Available records.

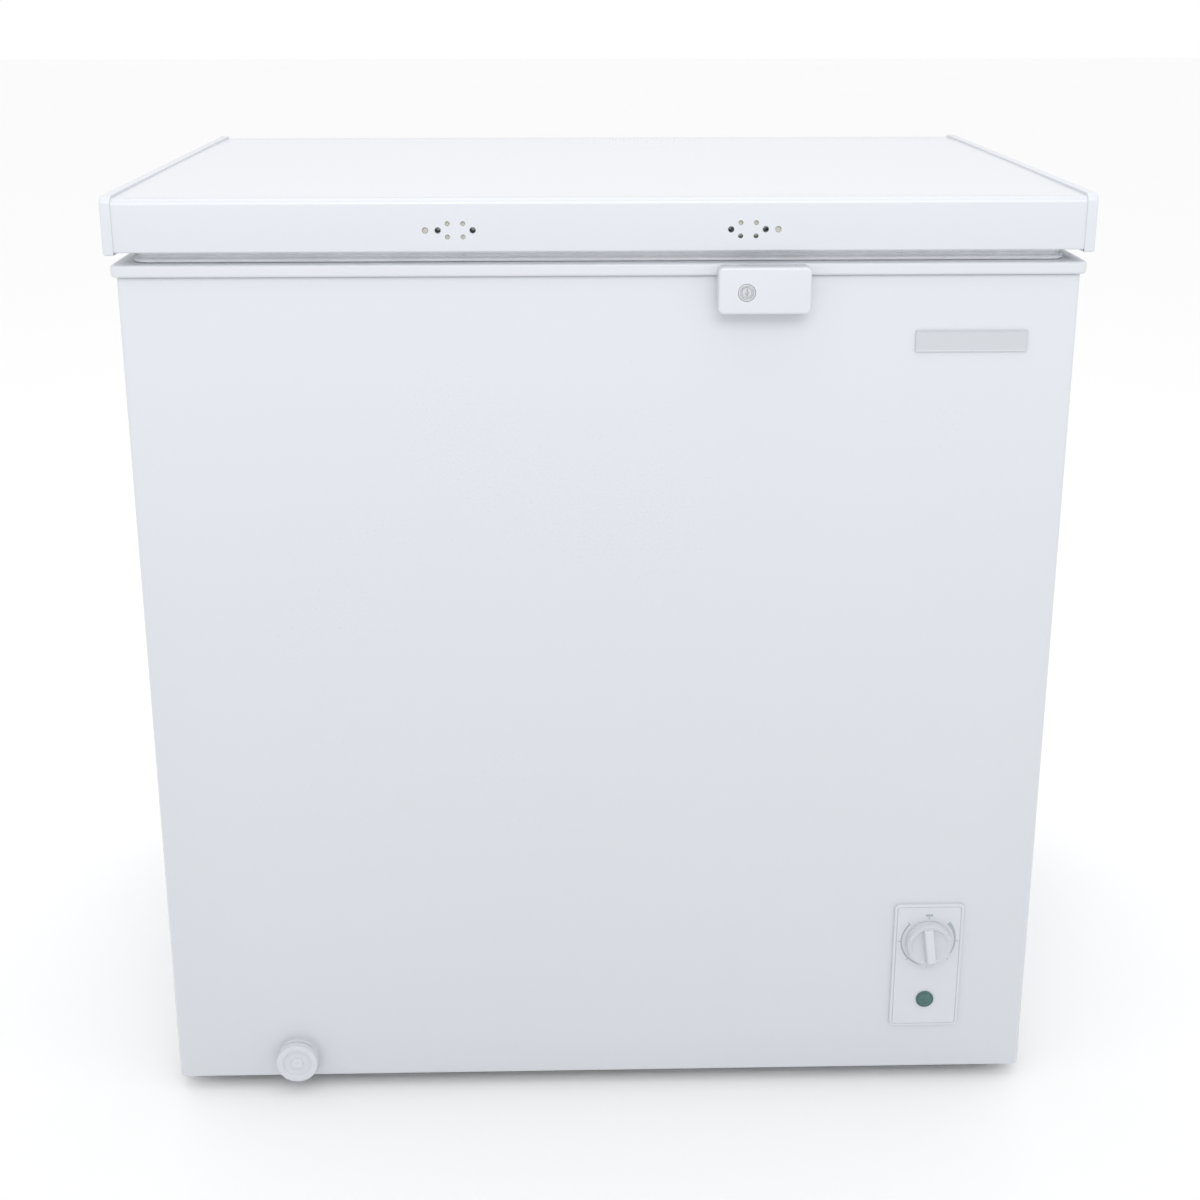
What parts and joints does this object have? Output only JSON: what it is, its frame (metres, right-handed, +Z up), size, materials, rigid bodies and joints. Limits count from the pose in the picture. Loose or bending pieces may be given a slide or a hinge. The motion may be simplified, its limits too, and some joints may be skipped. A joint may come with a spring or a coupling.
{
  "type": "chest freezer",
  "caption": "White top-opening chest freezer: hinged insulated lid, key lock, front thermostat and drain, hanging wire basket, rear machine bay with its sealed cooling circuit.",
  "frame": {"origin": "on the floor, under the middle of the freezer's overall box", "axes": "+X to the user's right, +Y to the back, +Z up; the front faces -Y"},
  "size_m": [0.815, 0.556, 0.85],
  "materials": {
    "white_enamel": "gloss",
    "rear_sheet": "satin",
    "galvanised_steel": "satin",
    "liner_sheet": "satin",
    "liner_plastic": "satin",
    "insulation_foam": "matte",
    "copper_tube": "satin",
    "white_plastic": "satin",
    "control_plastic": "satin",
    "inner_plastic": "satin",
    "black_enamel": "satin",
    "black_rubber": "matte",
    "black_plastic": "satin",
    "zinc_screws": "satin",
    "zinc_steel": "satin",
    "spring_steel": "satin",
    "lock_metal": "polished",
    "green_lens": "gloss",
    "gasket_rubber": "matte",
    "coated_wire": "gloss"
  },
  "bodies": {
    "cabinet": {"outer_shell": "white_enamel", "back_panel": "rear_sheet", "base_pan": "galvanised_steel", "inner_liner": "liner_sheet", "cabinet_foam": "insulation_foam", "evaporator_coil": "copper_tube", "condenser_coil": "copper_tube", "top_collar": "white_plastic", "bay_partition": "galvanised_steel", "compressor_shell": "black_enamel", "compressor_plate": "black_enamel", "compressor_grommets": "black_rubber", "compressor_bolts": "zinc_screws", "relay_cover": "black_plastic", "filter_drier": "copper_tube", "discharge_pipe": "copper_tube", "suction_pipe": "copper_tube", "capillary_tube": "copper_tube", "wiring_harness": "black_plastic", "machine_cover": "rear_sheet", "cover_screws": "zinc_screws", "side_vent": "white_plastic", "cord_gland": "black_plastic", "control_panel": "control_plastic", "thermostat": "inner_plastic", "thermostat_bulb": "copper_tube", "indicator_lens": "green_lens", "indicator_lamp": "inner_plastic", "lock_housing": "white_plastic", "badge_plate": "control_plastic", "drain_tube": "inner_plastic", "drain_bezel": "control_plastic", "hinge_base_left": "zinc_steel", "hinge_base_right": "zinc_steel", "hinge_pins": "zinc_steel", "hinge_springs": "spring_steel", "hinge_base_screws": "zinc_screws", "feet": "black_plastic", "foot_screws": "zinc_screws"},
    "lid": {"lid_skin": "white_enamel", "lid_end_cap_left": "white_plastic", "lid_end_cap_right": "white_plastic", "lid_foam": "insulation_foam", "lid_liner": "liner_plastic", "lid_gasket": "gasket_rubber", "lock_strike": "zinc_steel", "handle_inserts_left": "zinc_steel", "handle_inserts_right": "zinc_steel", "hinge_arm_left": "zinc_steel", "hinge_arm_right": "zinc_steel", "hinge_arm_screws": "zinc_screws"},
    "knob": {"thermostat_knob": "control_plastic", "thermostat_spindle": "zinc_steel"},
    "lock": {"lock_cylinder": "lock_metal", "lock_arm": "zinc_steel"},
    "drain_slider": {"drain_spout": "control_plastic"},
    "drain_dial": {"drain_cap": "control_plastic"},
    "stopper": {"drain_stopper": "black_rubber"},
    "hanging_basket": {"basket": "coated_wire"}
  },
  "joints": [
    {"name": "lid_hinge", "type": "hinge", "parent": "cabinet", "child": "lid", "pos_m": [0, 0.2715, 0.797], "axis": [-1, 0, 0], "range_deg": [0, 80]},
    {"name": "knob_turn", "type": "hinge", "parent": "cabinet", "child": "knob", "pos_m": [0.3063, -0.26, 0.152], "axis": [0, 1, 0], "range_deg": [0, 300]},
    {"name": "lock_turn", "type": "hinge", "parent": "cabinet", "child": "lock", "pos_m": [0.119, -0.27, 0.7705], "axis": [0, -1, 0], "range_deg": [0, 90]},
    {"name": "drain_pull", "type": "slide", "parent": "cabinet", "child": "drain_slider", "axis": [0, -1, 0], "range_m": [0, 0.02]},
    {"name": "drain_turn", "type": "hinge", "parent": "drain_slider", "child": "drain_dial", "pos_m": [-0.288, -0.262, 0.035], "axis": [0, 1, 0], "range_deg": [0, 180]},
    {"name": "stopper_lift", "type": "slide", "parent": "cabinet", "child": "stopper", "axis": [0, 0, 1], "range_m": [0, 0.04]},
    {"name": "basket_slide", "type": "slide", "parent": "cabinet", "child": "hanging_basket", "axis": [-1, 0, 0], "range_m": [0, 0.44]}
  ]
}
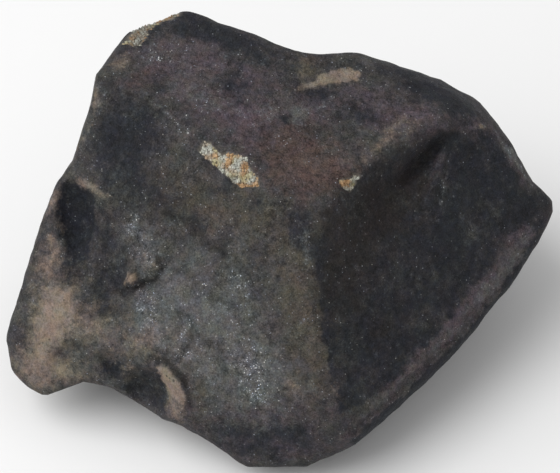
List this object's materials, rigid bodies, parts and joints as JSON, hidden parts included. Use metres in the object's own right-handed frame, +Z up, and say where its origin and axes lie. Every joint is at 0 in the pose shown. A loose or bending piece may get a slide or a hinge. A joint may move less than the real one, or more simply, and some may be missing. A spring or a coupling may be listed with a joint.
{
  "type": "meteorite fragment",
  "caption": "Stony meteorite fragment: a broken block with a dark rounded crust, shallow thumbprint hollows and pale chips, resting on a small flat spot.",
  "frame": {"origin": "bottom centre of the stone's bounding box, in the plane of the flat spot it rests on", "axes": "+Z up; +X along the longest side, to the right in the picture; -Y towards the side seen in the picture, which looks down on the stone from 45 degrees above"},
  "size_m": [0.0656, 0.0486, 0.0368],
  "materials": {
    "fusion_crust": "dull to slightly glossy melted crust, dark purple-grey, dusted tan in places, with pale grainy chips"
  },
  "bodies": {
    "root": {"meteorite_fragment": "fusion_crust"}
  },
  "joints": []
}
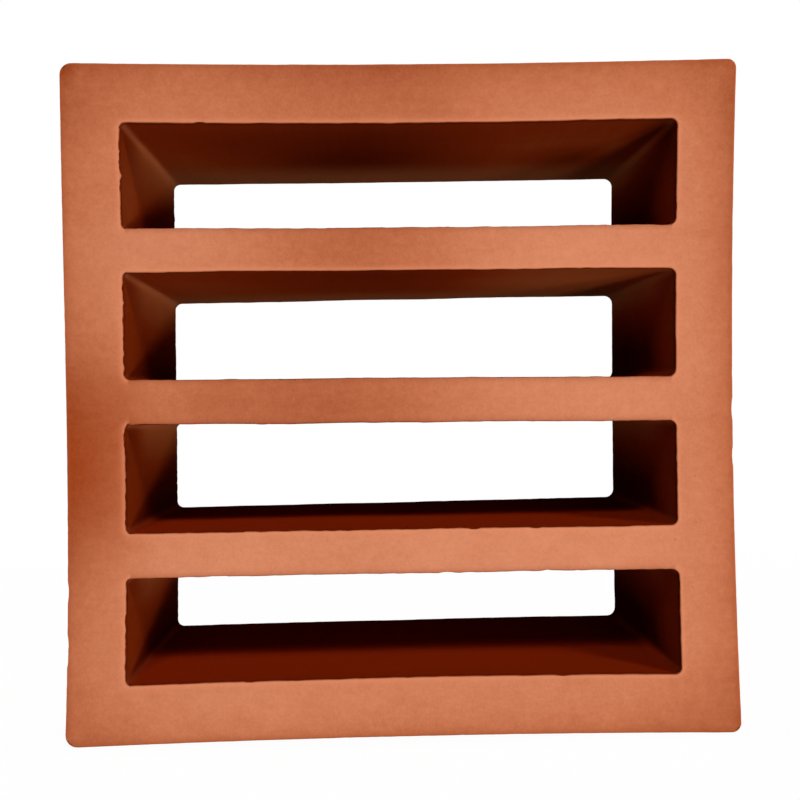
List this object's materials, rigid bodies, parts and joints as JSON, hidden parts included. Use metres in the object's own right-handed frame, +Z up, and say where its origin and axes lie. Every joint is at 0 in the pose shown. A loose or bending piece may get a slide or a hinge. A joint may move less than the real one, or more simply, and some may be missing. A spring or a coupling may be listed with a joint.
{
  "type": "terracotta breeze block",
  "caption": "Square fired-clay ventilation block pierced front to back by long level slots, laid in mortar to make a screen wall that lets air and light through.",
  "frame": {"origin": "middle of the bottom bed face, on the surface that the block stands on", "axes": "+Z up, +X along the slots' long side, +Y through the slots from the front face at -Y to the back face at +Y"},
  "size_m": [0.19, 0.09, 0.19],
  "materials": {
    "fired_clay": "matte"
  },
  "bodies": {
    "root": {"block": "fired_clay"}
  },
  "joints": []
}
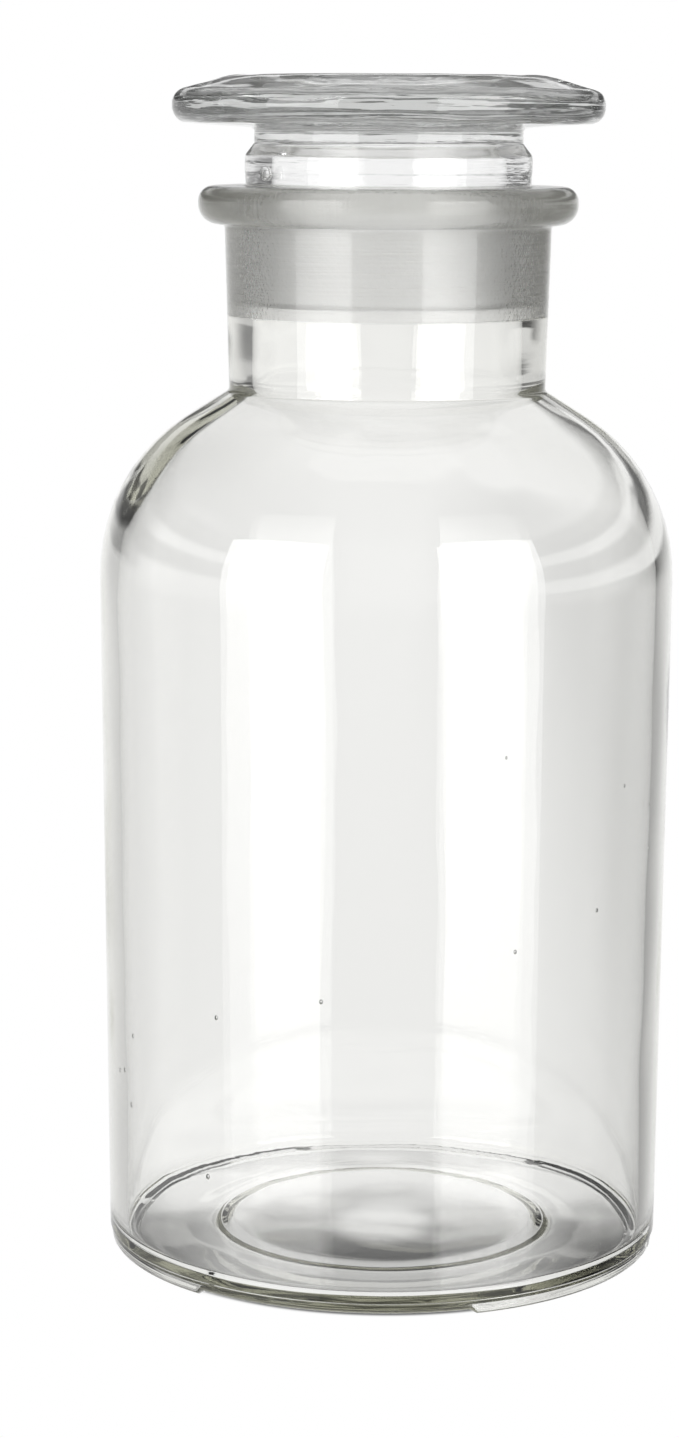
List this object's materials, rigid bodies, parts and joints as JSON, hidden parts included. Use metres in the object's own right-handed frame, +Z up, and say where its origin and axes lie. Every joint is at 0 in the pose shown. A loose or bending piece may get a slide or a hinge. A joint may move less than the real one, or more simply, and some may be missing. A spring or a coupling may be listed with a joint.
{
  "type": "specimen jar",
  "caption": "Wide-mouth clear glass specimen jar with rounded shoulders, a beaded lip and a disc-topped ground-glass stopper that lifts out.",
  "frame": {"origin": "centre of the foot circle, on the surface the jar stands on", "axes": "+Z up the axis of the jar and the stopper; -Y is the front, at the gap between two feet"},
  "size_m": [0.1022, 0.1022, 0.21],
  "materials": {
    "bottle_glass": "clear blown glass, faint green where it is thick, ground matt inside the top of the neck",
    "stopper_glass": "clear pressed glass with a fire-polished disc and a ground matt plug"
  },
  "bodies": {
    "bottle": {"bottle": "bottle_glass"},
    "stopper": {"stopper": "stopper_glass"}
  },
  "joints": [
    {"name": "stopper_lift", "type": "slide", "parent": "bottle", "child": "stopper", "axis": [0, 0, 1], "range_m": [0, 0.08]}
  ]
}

Task details. Write every record out again exactly; no pictures belong in the copy.

Task solution.
What parts and joints does this object have? Output only JSON: what it is, its frame (metres, right-handed, +Z up), size, materials, rigid bodies and joints. Limits count from the pose in the picture. Loose or bending pieces may be given a slide or a hinge. The motion may be simplified, its limits too, and some joints may be skipped. A joint may come with a spring or a coupling.
{
  "type": "chest freezer",
  "caption": "White top-opening chest freezer: hinged insulated lid, key lock, front thermostat and drain, hanging wire basket, rear machine bay with its sealed cooling circuit.",
  "frame": {"origin": "on the floor, under the middle of the freezer's overall box", "axes": "+X to the user's right, +Y to the back, +Z up; the front faces -Y"},
  "size_m": [0.815, 0.556, 0.85],
  "materials": {
    "white_enamel": "gloss",
    "rear_sheet": "satin",
    "galvanised_steel": "satin",
    "liner_sheet": "satin",
    "liner_plastic": "satin",
    "insulation_foam": "matte",
    "copper_tube": "satin",
    "white_plastic": "satin",
    "control_plastic": "satin",
    "inner_plastic": "satin",
    "black_enamel": "satin",
    "black_rubber": "matte",
    "black_plastic": "satin",
    "zinc_screws": "satin",
    "zinc_steel": "satin",
    "spring_steel": "satin",
    "lock_metal": "polished",
    "green_lens": "gloss",
    "gasket_rubber": "matte",
    "coated_wire": "gloss"
  },
  "bodies": {
    "cabinet": {"outer_shell": "white_enamel", "back_panel": "rear_sheet", "base_pan": "galvanised_steel", "inner_liner": "liner_sheet", "cabinet_foam": "insulation_foam", "evaporator_coil": "copper_tube", "condenser_coil": "copper_tube", "top_collar": "white_plastic", "bay_partition": "galvanised_steel", "compressor_shell": "black_enamel", "compressor_plate": "black_enamel", "compressor_grommets": "black_rubber", "compressor_bolts": "zinc_screws", "relay_cover": "black_plastic", "filter_drier": "copper_tube", "discharge_pipe": "copper_tube", "suction_pipe": "copper_tube", "capillary_tube": "copper_tube", "wiring_harness": "black_plastic", "machine_cover": "rear_sheet", "cover_screws": "zinc_screws", "side_vent": "white_plastic", "cord_gland": "black_plastic", "control_panel": "control_plastic", "thermostat": "inner_plastic", "thermostat_bulb": "copper_tube", "indicator_lens": "green_lens", "indicator_lamp": "inner_plastic", "lock_housing": "white_plastic", "badge_plate": "control_plastic", "drain_tube": "inner_plastic", "drain_bezel": "control_plastic", "hinge_base_left": "zinc_steel", "hinge_base_right": "zinc_steel", "hinge_pins": "zinc_steel", "hinge_springs": "spring_steel", "hinge_base_screws": "zinc_screws", "feet": "black_plastic", "foot_screws": "zinc_screws"},
    "lid": {"lid_skin": "white_enamel", "lid_end_cap_left": "white_plastic", "lid_end_cap_right": "white_plastic", "lid_foam": "insulation_foam", "lid_liner": "liner_plastic", "lid_gasket": "gasket_rubber", "lock_strike": "zinc_steel", "handle_inserts_left": "zinc_steel", "handle_inserts_right": "zinc_steel", "hinge_arm_left": "zinc_steel", "hinge_arm_right": "zinc_steel", "hinge_arm_screws": "zinc_screws"},
    "knob": {"thermostat_knob": "control_plastic", "thermostat_spindle": "zinc_steel"},
    "lock": {"lock_cylinder": "lock_metal", "lock_arm": "zinc_steel"},
    "drain_slider": {"drain_spout": "control_plastic"},
    "drain_dial": {"drain_cap": "control_plastic"},
    "stopper": {"drain_stopper": "black_rubber"},
    "hanging_basket": {"basket": "coated_wire"}
  },
  "joints": [
    {"name": "lid_hinge", "type": "hinge", "parent": "cabinet", "child": "lid", "pos_m": [0, 0.2715, 0.797], "axis": [-1, 0, 0], "range_deg": [0, 80]},
    {"name": "knob_turn", "type": "hinge", "parent": "cabinet", "child": "knob", "pos_m": [0.3063, -0.26, 0.152], "axis": [0, 1, 0], "range_deg": [0, 300]},
    {"name": "lock_turn", "type": "hinge", "parent": "cabinet", "child": "lock", "pos_m": [0.119, -0.27, 0.7705], "axis": [0, -1, 0], "range_deg": [0, 90]},
    {"name": "drain_pull", "type": "slide", "parent": "cabinet", "child": "drain_slider", "axis": [0, -1, 0], "range_m": [0, 0.02]},
    {"name": "drain_turn", "type": "hinge", "parent": "drain_slider", "child": "drain_dial", "pos_m": [-0.288, -0.262, 0.035], "axis": [0, 1, 0], "range_deg": [0, 180]},
    {"name": "stopper_lift", "type": "slide", "parent": "cabinet", "child": "stopper", "axis": [0, 0, 1], "range_m": [0, 0.04]},
    {"name": "basket_slide", "type": "slide", "parent": "cabinet", "child": "hanging_basket", "axis": [-1, 0, 0], "range_m": [0, 0.44]}
  ]
}
List this object's materials, rigid bodies, parts and joints as JSON, hidden parts included. Use metres in the object's own right-handed frame, +Z up, and say where its origin and axes lie. Every joint is at 0 in the pose shown. A loose or bending piece may get a slide or a hinge. A joint may move less than the real one, or more simply, and some may be missing. A spring or a coupling may be listed with a joint.
{
  "type": "meteorite fragment",
  "caption": "Stony meteorite fragment: a broken block with a dark rounded crust, shallow thumbprint hollows and pale chips, resting on a small flat spot.",
  "frame": {"origin": "bottom centre of the stone's bounding box, in the plane of the flat spot it rests on", "axes": "+Z up; +X along the longest side, to the right in the picture; -Y towards the side seen in the picture, which looks down on the stone from 45 degrees above"},
  "size_m": [0.0656, 0.0486, 0.0368],
  "materials": {
    "fusion_crust": "dull to slightly glossy melted crust, dark purple-grey, dusted tan in places, with pale grainy chips"
  },
  "bodies": {
    "root": {"meteorite_fragment": "fusion_crust"}
  },
  "joints": []
}
List this object's materials, rigid bodies, parts and joints as JSON, hidden parts included. Use metres in the object's own right-handed frame, +Z up, and say where its origin and axes lie. Every joint is at 0 in the pose shown. A loose or bending piece may get a slide or a hinge. A joint may move less than the real one, or more simply, and some may be missing. A spring or a coupling may be listed with a joint.
{
  "type": "terracotta breeze block",
  "caption": "Square fired-clay ventilation block pierced front to back by long level slots, laid in mortar to make a screen wall that lets air and light through.",
  "frame": {"origin": "middle of the bottom bed face, on the surface that the block stands on", "axes": "+Z up, +X along the slots' long side, +Y through the slots from the front face at -Y to the back face at +Y"},
  "size_m": [0.19, 0.09, 0.19],
  "materials": {
    "fired_clay": "matte"
  },
  "bodies": {
    "root": {"block": "fired_clay"}
  },
  "joints": []
}
List this object's materials, rigid bodies, parts and joints as JSON, hidden parts included. Use metres in the object's own right-handed frame, +Z up, and say where its origin and axes lie. Every joint is at 0 in the pose shown. A loose or bending piece may get a slide or a hinge. A joint may move less than the real one, or more simply, and some may be missing. A spring or a coupling may be listed with a joint.
{
  "type": "specimen jar",
  "caption": "Wide-mouth clear glass specimen jar with rounded shoulders, a beaded lip and a disc-topped ground-glass stopper that lifts out.",
  "frame": {"origin": "centre of the foot circle, on the surface the jar stands on", "axes": "+Z up the axis of the jar and the stopper; -Y is the front, at the gap between two feet"},
  "size_m": [0.1022, 0.1022, 0.21],
  "materials": {
    "bottle_glass": "clear blown glass, faint green where it is thick, ground matt inside the top of the neck",
    "stopper_glass": "clear pressed glass with a fire-polished disc and a ground matt plug"
  },
  "bodies": {
    "bottle": {"bottle": "bottle_glass"},
    "stopper": {"stopper": "stopper_glass"}
  },
  "joints": [
    {"name": "stopper_lift", "type": "slide", "parent": "bottle", "child": "stopper", "axis": [0, 0, 1], "range_m": [0, 0.08]}
  ]
}